Parsing is the process of extracting meaningful information from unstructured or semi-structured data. Instead of wrestling with cluttered HTML, scattered files, or endless streams of raw text, parsing organizes the data into a format that's clean, structured, and ready for action.
Why does this matter? Because the quality of your data shapes the quality of your decisions. Whether you're tracking competitors' prices, feeding a machine learning model, or automating daily updates—parsing is the gatekeeper.
Here's the breakdown:
You define exactly what you want. URLs, APIs, files, or specific elements like prices, headlines, or product descriptions.

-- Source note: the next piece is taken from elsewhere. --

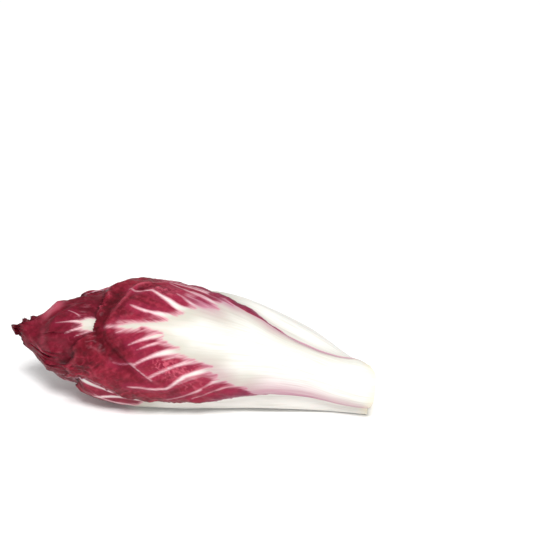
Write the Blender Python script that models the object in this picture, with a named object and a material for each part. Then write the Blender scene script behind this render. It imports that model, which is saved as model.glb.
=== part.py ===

The parser visits these sources, understands their structure—HTML, JavaScript, or API responses—and locates the data nuggets you need.
It tosses junk—ads, duplicate content, white space—and extracts just the essentials.
The raw data is transformed into clean, usable formats like CSV, JSON, or Excel.
Results come back to you or feed directly into your BI tools, CRMs, or dashboards.
Let's grab currency exchange rates directly from the European Central Bank. No fluff, just code:
import requests
from bs4 import BeautifulSoup
url = "https://www.ecb.europa.eu/stats/eurofxref/eurofxref-daily.xml"
response = requests.get(url)
soup = BeautifulSoup(response.content, "xml")
currencies = soup.find_all("Cube", currency=True)
for currency in currencies:
print(f"{currency['currency']}: {currency['rate']} EUR")
This script fetches an XML file with up-to-date exchange rates and extracts the currency codes and their values against the euro. Easy to plug into your finance or trading systems.
Parsing HTML can be tricky—websites change, structures break, anti-bot defenses kick in. APIs solve many of these headaches by offering clean, ready-to-use data formats like JSON or XML.
No guessing about HTML tags
Faster processing
Reduced risk of getting blocked
Easy integration with business systems
Open: Free, no keys needed (e.g., weather data)
Private: Requires keys and authorization (Google Maps, Twitter)
Paid: Subscription-based, often with request limits (SerpApi)
For example, NewsAPI collects news articles from diverse sources and presents them in neat JSON. This removes the pain of scraping hundreds of websites individually.
Sample code snippet for NewsAPI:
import requests
api_key = "YOUR_API_KEY"
url = "https://newsapi.org/v2/everything"
params = {
"q": "technology",
"language": "en",
"sortBy": "publishedAt",
"apiKey": api_key
}
response = requests.get(url, params=params)
data = response.json()
for article in data["articles"]:
print(f"{article['title']} - {article['source']['name']}")
Not all data is straightforward. Some sites load content dynamically with JavaScript. Others shield data behind CAPTCHA or IP blocks. Complex tables, nested JSON, or multimedia files need more than basic parsing.
Specialized parsers handle:
JavaScript-rendered content
Bypassing protections with proxies and session simulation
Extracting from PDFs, images (OCR), or nested structures
These tools are indispensable for industries with unique data sources, like e-commerce giants or news aggregators.
When your data needs don't fit existing tools, build your own.
Custom parsers let you:
Target very specific data points (e.g., competitor prices)
Automate continuous updates without manual intervention
Seamlessly integrate with your CRM, ERP, or BI systems
Handle API-based extraction reliably, including retries on failures
Yes, it's more work upfront, but the payoff? Maximum efficiency and accuracy.
Parsing transforms raw, overwhelming data into your business's competitive edge. It powers smarter marketing, sharper financial insights, and faster decision-making. It eliminates manual drudgery, saving time and reducing errors.
In a world powered by data, businesses that excel at parsing gain a competitive edge. Sticking to manual data collection or outdated scraping methods means missing out on valuable insights. It's time to take parsing seriously—automate it, streamline it, and make it part of your core workflow.